Work required
Locate all lines in the data below that hold "each" and show them.

* START Dataset *

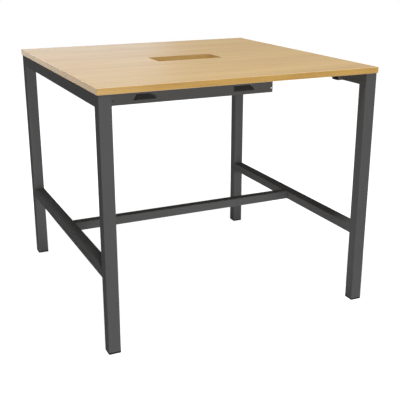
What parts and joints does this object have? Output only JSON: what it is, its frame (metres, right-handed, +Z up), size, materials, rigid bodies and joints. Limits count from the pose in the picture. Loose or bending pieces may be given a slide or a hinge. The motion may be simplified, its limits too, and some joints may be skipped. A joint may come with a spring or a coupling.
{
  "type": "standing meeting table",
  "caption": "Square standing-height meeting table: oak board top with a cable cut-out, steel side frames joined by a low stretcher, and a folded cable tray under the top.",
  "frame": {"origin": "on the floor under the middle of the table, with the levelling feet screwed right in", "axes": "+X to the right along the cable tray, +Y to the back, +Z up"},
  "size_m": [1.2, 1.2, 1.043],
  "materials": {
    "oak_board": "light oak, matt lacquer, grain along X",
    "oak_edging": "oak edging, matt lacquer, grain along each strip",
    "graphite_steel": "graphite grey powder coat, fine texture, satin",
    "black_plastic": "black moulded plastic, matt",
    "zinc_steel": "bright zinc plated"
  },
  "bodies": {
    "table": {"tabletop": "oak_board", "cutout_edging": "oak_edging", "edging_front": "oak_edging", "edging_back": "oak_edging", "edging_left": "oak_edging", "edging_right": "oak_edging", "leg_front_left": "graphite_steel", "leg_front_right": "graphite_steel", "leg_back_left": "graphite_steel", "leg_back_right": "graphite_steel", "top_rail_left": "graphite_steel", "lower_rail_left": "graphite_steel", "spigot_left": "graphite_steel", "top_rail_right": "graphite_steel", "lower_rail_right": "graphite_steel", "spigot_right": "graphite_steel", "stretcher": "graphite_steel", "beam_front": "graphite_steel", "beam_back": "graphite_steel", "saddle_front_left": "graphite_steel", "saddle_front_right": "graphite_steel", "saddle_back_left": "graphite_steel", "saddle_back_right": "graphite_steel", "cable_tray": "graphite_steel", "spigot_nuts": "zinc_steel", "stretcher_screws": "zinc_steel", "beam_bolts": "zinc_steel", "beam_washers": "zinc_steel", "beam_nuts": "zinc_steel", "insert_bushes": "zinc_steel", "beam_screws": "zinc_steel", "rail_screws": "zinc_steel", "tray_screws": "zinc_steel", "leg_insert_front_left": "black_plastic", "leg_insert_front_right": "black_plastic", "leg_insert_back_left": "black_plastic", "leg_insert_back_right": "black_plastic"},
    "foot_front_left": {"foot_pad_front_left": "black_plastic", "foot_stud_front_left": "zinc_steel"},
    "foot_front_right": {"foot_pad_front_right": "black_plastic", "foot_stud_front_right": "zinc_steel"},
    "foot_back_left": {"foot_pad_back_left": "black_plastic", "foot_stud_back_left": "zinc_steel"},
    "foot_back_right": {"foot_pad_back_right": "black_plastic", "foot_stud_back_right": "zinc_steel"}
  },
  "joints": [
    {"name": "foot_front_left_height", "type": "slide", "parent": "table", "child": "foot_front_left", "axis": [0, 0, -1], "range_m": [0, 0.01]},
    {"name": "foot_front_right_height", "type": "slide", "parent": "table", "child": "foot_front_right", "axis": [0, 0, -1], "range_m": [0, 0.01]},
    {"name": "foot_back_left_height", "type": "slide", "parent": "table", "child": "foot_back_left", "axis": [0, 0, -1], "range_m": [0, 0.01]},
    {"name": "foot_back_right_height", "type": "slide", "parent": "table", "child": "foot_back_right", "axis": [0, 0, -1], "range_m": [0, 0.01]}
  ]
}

* END Dataset *
* START Dataset *

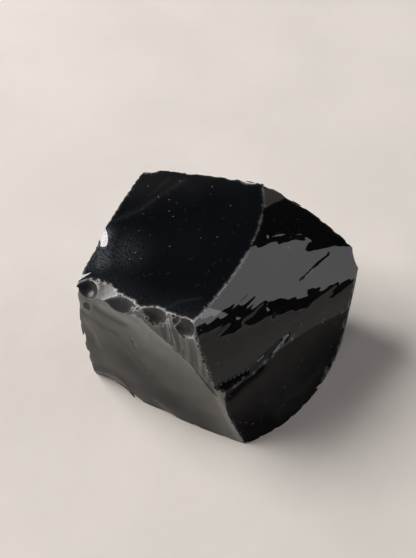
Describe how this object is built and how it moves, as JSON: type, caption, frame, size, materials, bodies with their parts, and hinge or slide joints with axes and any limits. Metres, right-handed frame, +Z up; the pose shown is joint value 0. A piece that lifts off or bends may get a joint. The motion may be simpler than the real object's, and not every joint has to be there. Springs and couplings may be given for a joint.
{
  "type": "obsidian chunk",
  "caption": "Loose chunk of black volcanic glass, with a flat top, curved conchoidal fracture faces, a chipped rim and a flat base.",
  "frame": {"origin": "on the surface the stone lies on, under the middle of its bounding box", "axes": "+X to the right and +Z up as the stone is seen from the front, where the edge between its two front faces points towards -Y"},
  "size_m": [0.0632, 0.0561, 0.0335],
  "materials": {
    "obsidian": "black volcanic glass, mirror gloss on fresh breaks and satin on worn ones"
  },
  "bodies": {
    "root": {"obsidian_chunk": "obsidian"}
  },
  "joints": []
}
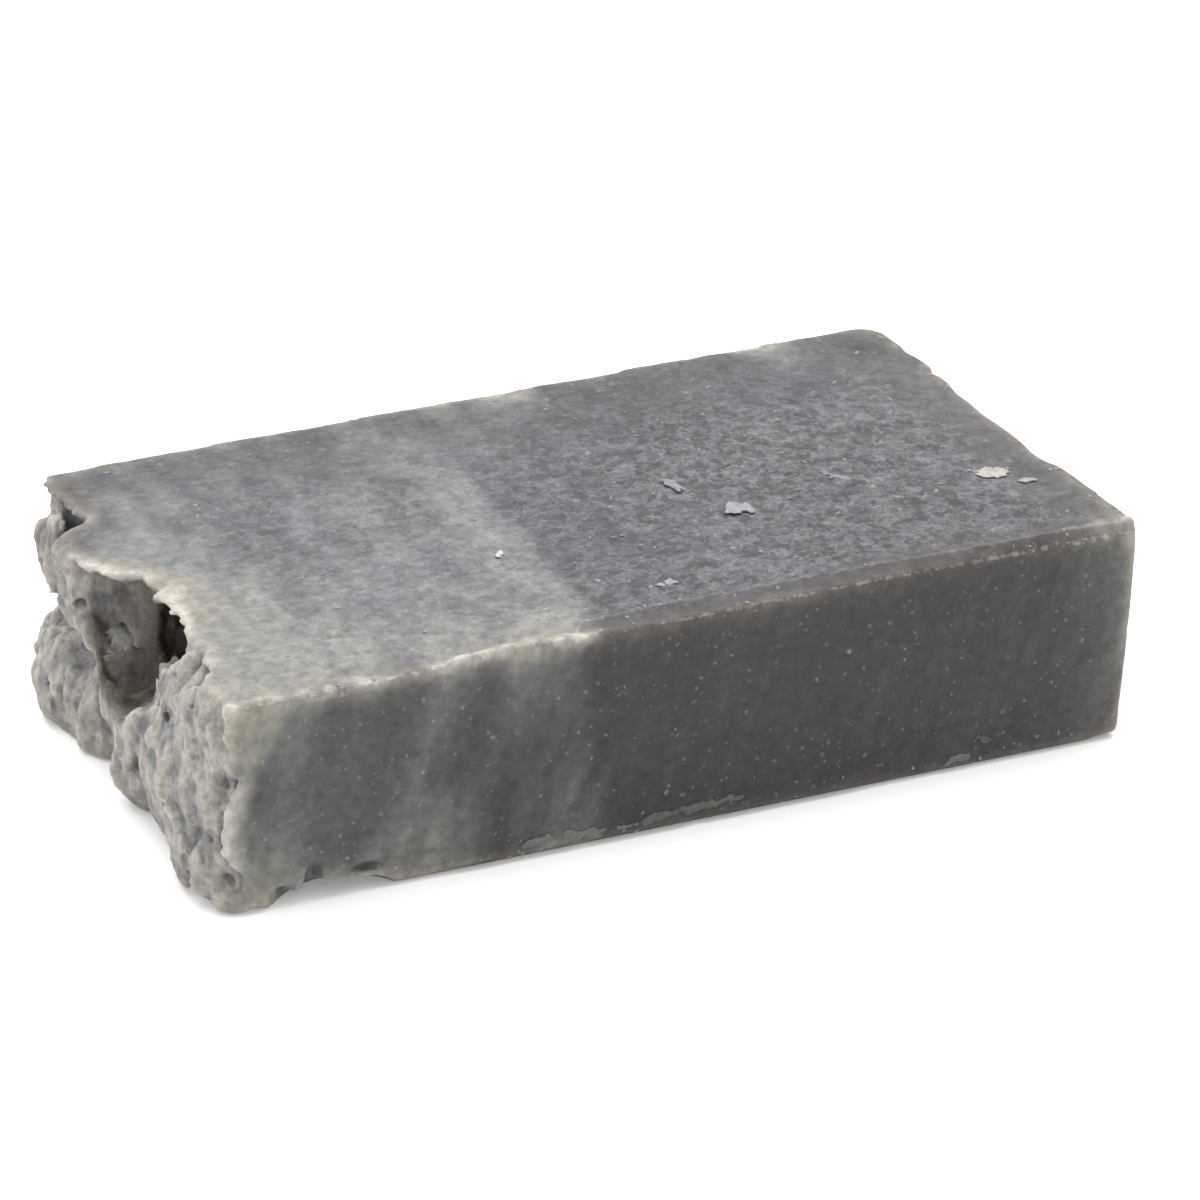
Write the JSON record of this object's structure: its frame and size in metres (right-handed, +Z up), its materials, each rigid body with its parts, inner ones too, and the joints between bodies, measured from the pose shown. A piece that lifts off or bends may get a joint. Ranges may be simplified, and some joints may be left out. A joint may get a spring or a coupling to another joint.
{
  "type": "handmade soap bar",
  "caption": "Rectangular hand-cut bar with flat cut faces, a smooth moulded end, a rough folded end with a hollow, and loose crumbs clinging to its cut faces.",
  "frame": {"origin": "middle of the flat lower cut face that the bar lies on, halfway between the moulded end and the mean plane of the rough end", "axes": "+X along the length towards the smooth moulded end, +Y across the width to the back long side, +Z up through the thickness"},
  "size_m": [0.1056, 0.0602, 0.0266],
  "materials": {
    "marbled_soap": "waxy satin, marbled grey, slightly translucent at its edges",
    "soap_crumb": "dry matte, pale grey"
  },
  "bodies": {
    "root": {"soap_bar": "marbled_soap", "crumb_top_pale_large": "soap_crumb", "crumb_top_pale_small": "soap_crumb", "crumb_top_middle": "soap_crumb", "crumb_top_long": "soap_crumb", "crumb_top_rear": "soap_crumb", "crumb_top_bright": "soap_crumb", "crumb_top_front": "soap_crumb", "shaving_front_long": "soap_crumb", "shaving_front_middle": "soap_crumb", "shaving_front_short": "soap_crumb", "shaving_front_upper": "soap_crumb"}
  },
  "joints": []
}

* END Dataset *
* START Dataset *

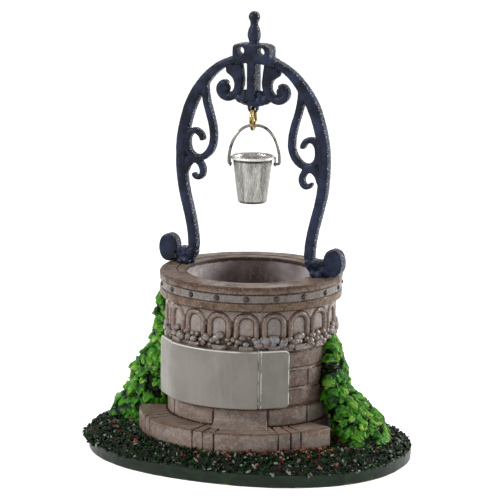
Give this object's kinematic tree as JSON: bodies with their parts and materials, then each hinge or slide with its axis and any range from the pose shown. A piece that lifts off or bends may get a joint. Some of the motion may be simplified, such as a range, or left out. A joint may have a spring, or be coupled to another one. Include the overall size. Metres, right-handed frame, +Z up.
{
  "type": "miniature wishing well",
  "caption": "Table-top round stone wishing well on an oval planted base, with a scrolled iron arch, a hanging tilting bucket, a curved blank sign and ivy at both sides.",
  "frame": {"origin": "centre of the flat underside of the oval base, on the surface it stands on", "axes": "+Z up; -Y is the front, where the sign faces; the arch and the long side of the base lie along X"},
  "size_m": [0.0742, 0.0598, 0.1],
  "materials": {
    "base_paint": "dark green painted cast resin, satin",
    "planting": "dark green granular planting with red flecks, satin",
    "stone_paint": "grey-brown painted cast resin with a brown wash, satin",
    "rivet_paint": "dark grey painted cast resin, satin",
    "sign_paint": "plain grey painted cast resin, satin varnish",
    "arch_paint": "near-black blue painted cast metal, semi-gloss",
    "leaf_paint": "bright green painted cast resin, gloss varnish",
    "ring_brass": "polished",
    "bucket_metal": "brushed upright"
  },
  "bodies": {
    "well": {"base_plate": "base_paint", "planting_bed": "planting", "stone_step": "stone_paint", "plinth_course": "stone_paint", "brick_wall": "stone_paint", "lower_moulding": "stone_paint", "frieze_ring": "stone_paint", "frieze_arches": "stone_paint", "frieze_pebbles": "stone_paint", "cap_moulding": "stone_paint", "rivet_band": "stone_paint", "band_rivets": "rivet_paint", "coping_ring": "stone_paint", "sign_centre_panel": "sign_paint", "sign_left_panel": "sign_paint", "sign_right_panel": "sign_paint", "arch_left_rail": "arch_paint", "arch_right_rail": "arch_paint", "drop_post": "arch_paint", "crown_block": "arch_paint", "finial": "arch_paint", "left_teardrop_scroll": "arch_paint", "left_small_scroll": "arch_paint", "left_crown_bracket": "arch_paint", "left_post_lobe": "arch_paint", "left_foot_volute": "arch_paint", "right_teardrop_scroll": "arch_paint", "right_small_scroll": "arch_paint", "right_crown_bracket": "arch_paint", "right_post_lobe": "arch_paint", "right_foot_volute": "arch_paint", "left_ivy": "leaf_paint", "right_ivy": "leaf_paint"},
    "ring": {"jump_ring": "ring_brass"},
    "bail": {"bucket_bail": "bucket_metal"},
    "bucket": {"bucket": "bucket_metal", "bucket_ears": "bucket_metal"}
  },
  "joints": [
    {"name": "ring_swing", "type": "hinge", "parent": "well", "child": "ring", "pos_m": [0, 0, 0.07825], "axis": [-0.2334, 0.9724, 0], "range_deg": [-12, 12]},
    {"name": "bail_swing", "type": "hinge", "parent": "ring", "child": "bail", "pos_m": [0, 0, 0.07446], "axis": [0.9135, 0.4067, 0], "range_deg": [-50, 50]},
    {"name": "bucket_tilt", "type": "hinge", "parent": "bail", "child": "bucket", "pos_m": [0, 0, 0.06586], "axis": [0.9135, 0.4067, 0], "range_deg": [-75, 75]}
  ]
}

* END Dataset *

Result below
    "oak_edging": "oak edging, matt lacquer, grain along each strip",
Write the JSON record of this object's structure: its frame and size in metres (right-handed, +Z up), its materials, each rigid body with its parts, inner ones too, and the joints between bodies, measured from the pose shown. A piece that lifts off or bends may get a joint. Ranges may be simplified, and some joints may be left out. A joint may get a spring or a coupling to another joint.
Give this object's kinematic tree as JSON: bodies with their parts and materials, then each hinge or slide with its axis and any range from the pose shown. A piece that lifts off or bends may get a joint. Some of the motion may be simplified, such as a range, or left out. A joint may have a spring, or be coupled to another one. Include the overall size. Metres, right-handed frame, +Z up.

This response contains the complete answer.